More and more people are joining the information society worldwide. According to Norris (2005), the main influence of this development, as it is theorized in a market model, will be determined by the “supply” and “demand” for electronic information and communications about government and politics. Demand, in turn, is assumed to be heavily dependent upon the social characteristics of Internet users and their prior political orientations. Given this understanding, the study predicts that the primary impact of knowledge societies in democratic societies will be upon facilitating cause-oriented and civic forms of political activism, thereby strengthening social movements and interest groups, more than upon conventional channels of political participation exemplified by voting, parties, and election campaigning. Even though both the number of fixed- and mobile-broadband subscriptions in developing countries surpassed those in developed countries, penetration rates lag seriously behind plus other challenges such as major disparities remain in the coverage, price and quality of broadband services (United Nations, 2013).

With the general growth of research work to investigate the impact of new information and communication technologies (ICTs), in particular the Internet, upon parliamentary democracy in Western countries, it is hardly surprising that the relationship between the role of digital technologies and politics has attracted considerable attention in recent years. In an attempt to go beyond the conventional assumptions about how technological change pertaining to communication since the telegraph, telephone, radio and television, studies have focused on anything from the evolutionary phases of political communication, right through the arrival of the Internet technologies which its exponential growth that open wide the door to electronic democracy (eDemocracy). While some research has focused only on the description of differences (e-voting, e-polling, e-consultation and e-petitions which could stimulate greater political participation (Ward & Vedel., 2006), other work has sought to show how Internet has both strengthen and transform party organizations and the institutional legislative authorities (Vedel, 2006; Coleman, et. al., 1999, Ward & Vedel, 2006). Accordingly Zittel (2003), in his study of the use the Internet by parliamentarians, proposes two models of political representation in a networked society: the technological and the constitutional. The former sees the transformative opportunities of the Internet, whereas the latter model sees the Internet as not to redefine but to support existing relationships between parliamentarians and their constituents (Norton, 2007).

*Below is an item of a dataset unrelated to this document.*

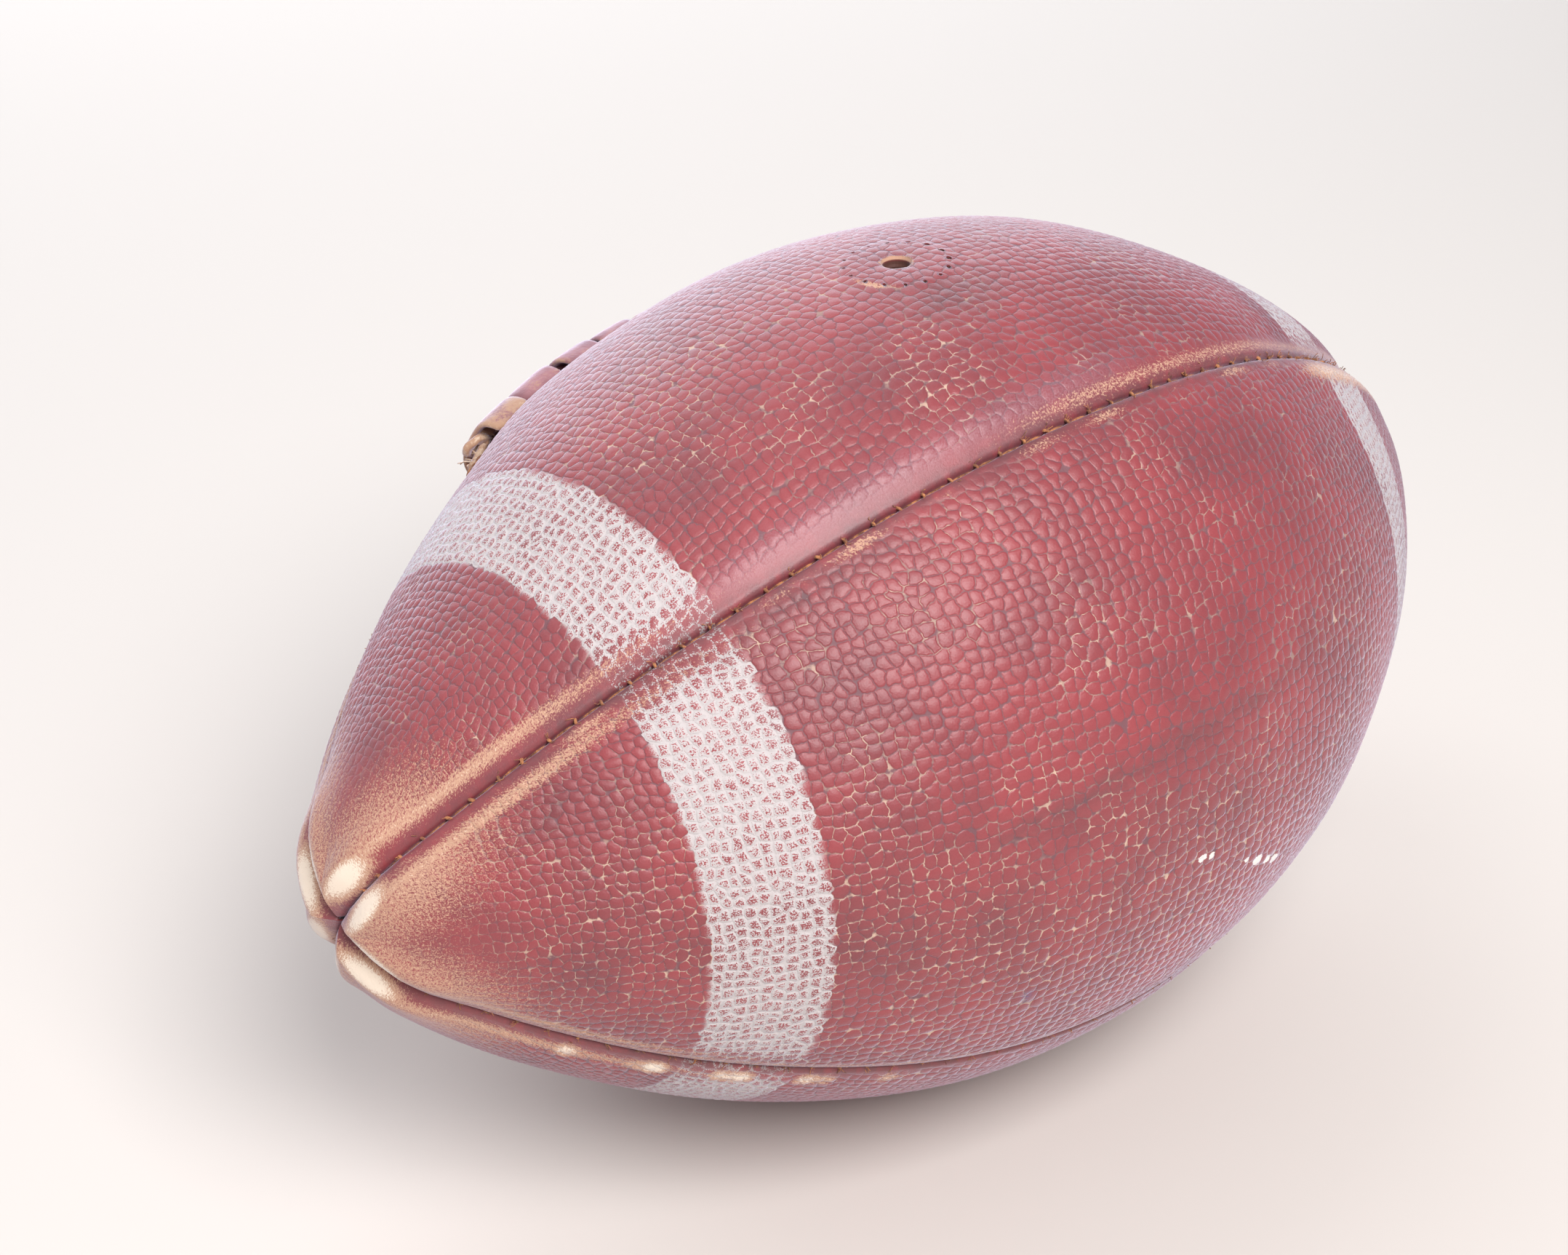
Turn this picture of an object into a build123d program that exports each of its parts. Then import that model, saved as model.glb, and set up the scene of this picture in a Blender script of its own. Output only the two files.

Much of the theoretical aspects of the debate revolve around several key characteristics of new ICTs, which look to broaden the debate solely from a technological one-to-one concerned with the nature of democracy and democratic activity (Feebenrg, 1999 & Graham, 1999). Thus, Shahin and Neuhold (2008) contend that this can “invoked in different stages of the decision-making process, from agenda setting right the way through the monitoring process.” While there are clearly some problems with this contention such questions about the validity of these instruments for enhancing meaningful political participation, or even, problems related to access and representation. Studies has shown that the Internet so far has failed to attract more citizens into the political process, and instead is repeating a ‘virtuous circle’ of political activism in which the already engaged and politically active are the ones using the new technologies in a political way (Norris, 2002). It is clear that the emphasis on the usage of ICT remained at the centre of much of this debate. Research also has shown how Internet-based political participation is largely applicable to the well-educated and wealthy men, so far as the UK experience is concerned (Gibson, et al., 2005). This is somewhat similar to the finding by Di Gennaro and Dutton, who argued that online political participation was reinforcing or even exacerbating existing inequalities in offline political participation by increasing the involvement online among those who are already politically active, thus disadvantaging those from the less educated and lower socio-economic groups. The chief focus of this approach, then, has been to show how patterns of interaction and usage between MPs and constituents reflect the specific rules and principles theme in it.